#### [Task to complete]
Please repeat the records exactly from their first line, finishing at the line containing "pulley_r = 52; // [50:0.5:53]" and including it.

..............................

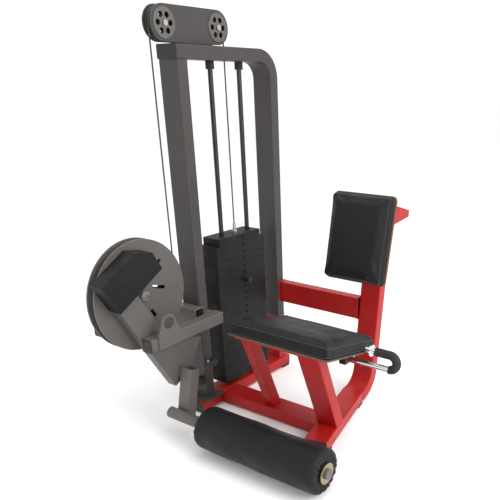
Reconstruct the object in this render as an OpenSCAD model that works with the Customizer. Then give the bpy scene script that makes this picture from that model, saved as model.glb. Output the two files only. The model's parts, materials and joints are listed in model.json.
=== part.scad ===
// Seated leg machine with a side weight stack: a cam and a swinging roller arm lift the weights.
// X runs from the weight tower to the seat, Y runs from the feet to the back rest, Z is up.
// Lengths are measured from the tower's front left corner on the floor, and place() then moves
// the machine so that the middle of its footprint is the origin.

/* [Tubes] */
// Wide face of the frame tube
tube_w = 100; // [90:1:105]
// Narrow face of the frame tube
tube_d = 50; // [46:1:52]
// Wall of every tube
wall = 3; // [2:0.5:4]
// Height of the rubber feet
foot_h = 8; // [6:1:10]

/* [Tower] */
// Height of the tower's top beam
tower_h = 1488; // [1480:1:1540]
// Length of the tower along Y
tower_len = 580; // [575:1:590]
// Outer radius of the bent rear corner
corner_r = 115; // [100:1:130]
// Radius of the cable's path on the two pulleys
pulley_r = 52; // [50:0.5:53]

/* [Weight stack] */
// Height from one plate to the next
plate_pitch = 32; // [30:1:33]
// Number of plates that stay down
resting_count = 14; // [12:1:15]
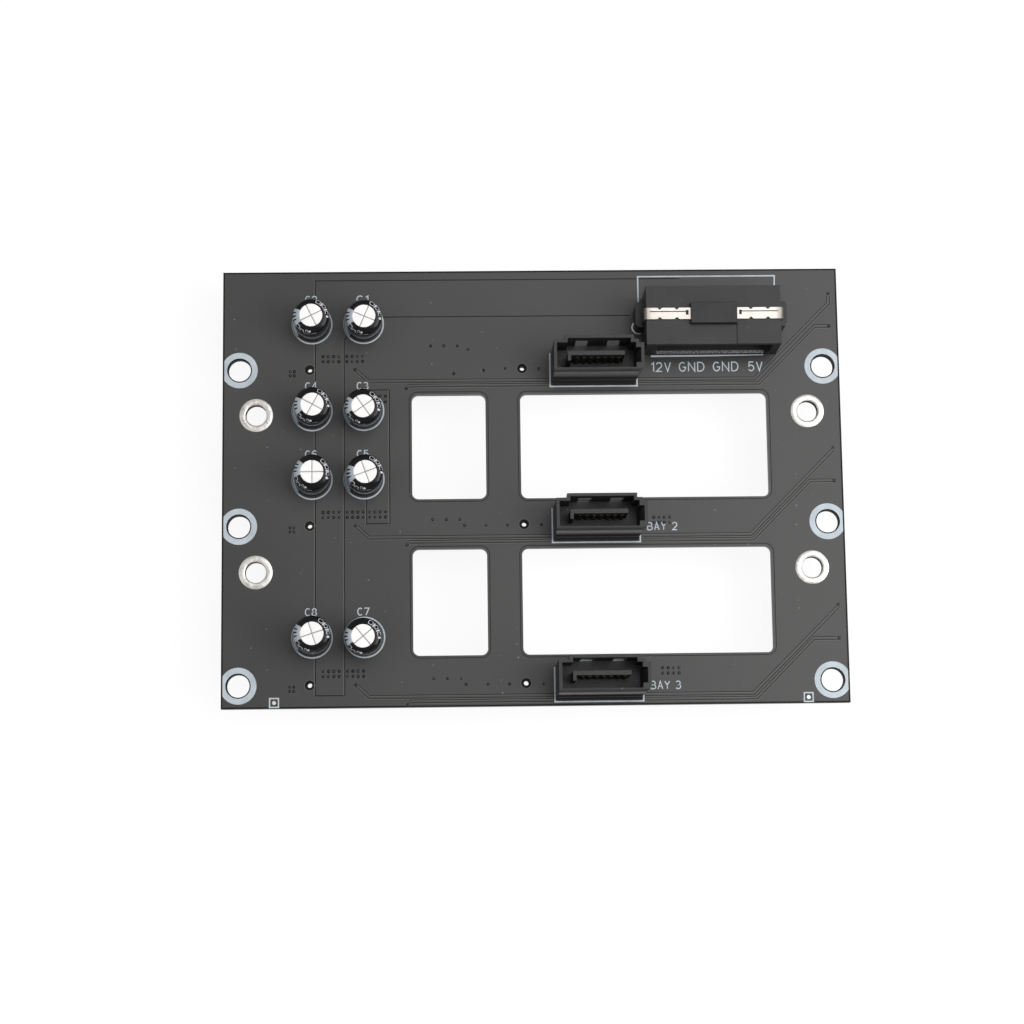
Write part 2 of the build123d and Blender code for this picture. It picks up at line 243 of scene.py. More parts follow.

..............................

#### [Final result]
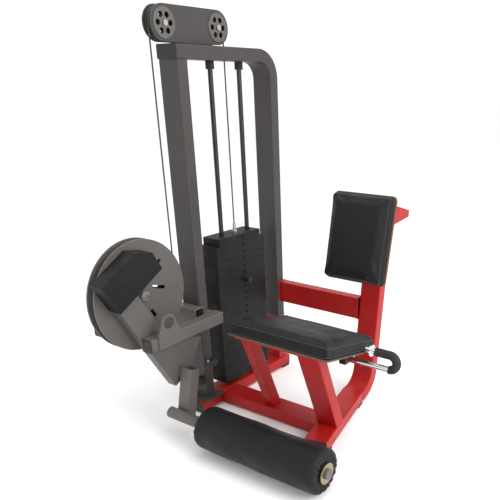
Reconstruct the object in this render as an OpenSCAD model that works with the Customizer. Then give the bpy scene script that makes this picture from that model, saved as model.glb. Output the two files only. The model's parts, materials and joints are listed in model.json.
=== part.scad ===
// Seated leg machine with a side weight stack: a cam and a swinging roller arm lift the weights.
// X runs from the weight tower to the seat, Y runs from the feet to the back rest, Z is up.
// Lengths are measured from the tower's front left corner on the floor, and place() then moves
// the machine so that the middle of its footprint is the origin.

/* [Tubes] */
// Wide face of the frame tube
tube_w = 100; // [90:1:105]
// Narrow face of the frame tube
tube_d = 50; // [46:1:52]
// Wall of every tube
wall = 3; // [2:0.5:4]
// Height of the rubber feet
foot_h = 8; // [6:1:10]

/* [Tower] */
// Height of the tower's top beam
tower_h = 1488; // [1480:1:1540]
// Length of the tower along Y
tower_len = 580; // [575:1:590]
// Outer radius of the bent rear corner
corner_r = 115; // [100:1:130]
// Radius of the cable's path on the two pulleys
pulley_r = 52; // [50:0.5:53]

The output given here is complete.